President Jane welcoming club members
 
Joy, Joyce, Betty, and Gayle made it to seat 16

The "ungardening" concept falls down when you find the tunnel house with peas nearly ready for picking, tomato plants heading for the sky and strawberries ripe in their boxes.
Willow likes being out of the wind in the tunnel house
 
 
The club walked next door to look at Angela's immaculate new garden then on up the road to Widdisons' where Jean has made a magnificent seaside garden with many unusual native plants both on the roadside and into the creek that runs between their house and the sea.
Angela's hair is a Cape Douglas landmark
Everyone seemed most impressed with their day at Cape Douglas and one brave soul (Dot) even had a paddle in the sea. 
Meanwhile David went out in his boat and once they'd gone returned with 19 lovely garfish. 


Friday, 17 October 2014

the first harvest


This morning I picked the first strawberries before the hot north wind cooked them in the tunnel house. Growth has been rapid with the peas forming as you watch. 
 
 
Conditions were good for David to catch 15 garfish out the front - and it wasn't hot where he was, knee-deep in the sea.

David and Rory are crayfishing together which means they use one boat to check their four pots and share the catch. We had the first crayfish then Rory had two and now we've got a cray and two crabs. Local lore says that you don't catch crays and crabs in the same pot and so far that's true.

Crayfish score (caught in David's pots): 3

Saturday, 11 October 2014

visitors

A weekend at the beach in somewhat warmer weather means visitors.

We met some new inhabitants on the beach while he was fishing and invited them, Marian and Steve, for drinks on the beach deck - and it was just warm enough to sit out there and watch the sunset.

Di and Rory arrived at "red o'clock " the next evening but we retreated to the upstairs room out of the wind where we could still watch the birds. Di and I prefer "white o'clock ".  

Denise came for lunch then Jon and Jaynee to tell us they will be neighbours,  having bought a house halfway round the bay, then Jan and Fred for dinner.
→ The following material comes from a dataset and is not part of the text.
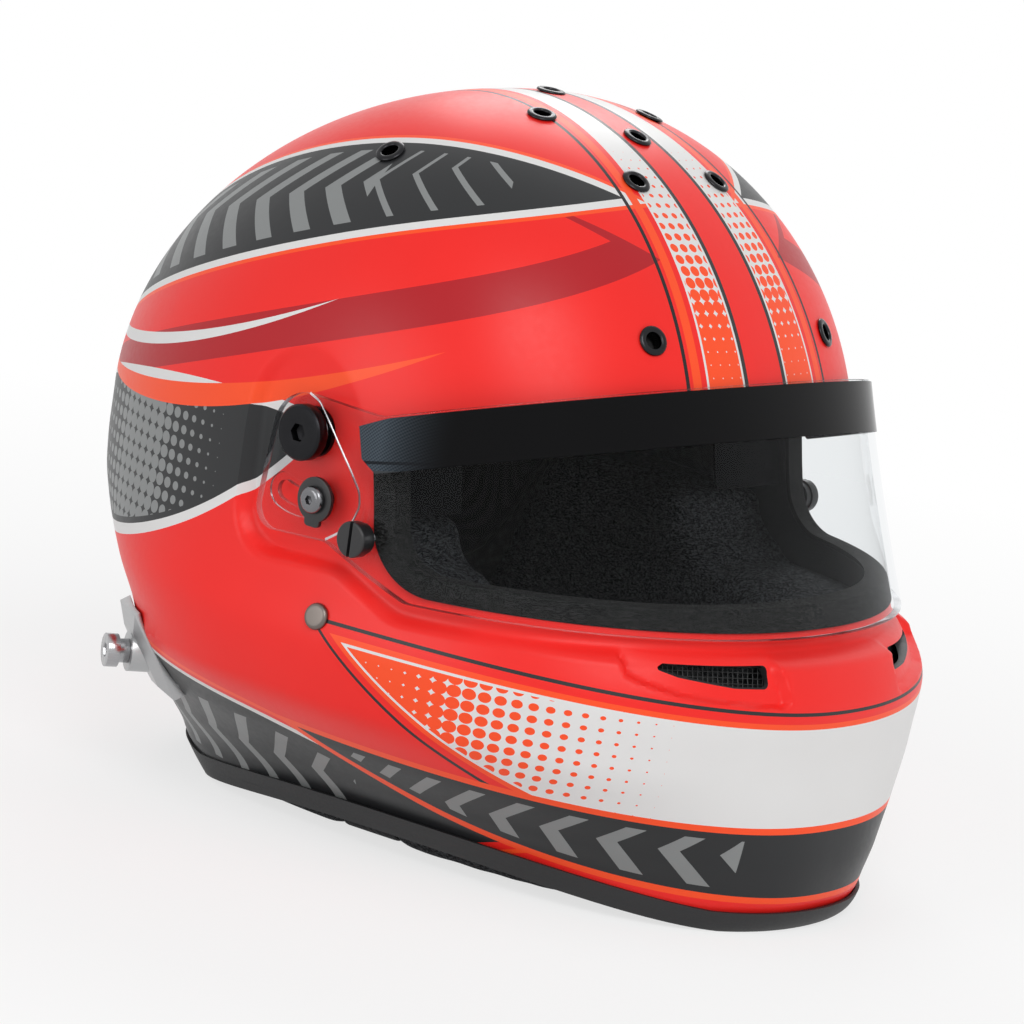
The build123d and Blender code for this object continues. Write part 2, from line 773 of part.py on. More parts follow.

Sunday Angela and Joe from next door dropped in then elder granddaughter Hannah and her partner ChrisM (to distinguish from the other Chrises)  came to sample jaffles made the old-fashioned way in a jaffle iron cooked on an open fire in the shelter shed.
Here they are constructing their own (chicken is a favourite) -

 


The wildlife visitors included a swamp wallaby that hopped from the road to the beach via the beach deck - too quickly for anyone to take a photo - and a blue-tongue lizard that had Willow fascinated, not a good idea as she might try to get up close and personal with a snake.


 
 

Thursday, 9 October 2014

beach mooring


David hasn't used our beach mooring because he thought it was too close to shore and his boat would run aground. Today's tide was very low at 0.2 metres so clad in their very useful waders,  David and Rory dragged it out to a better location. It's an old steel wheel off a piece of farm equipment,  now very rusty but reassuringly hard to move.

Saturday, 4 October 2014

the start of the season


The first crayfish of the season was caught this morning by David and presented to me for my birthday.
Along with a porthole - just what I wanted for the wall near the shelter shed. Portholes are hard to find these days but he tracked one down in WA at a defunct foundry.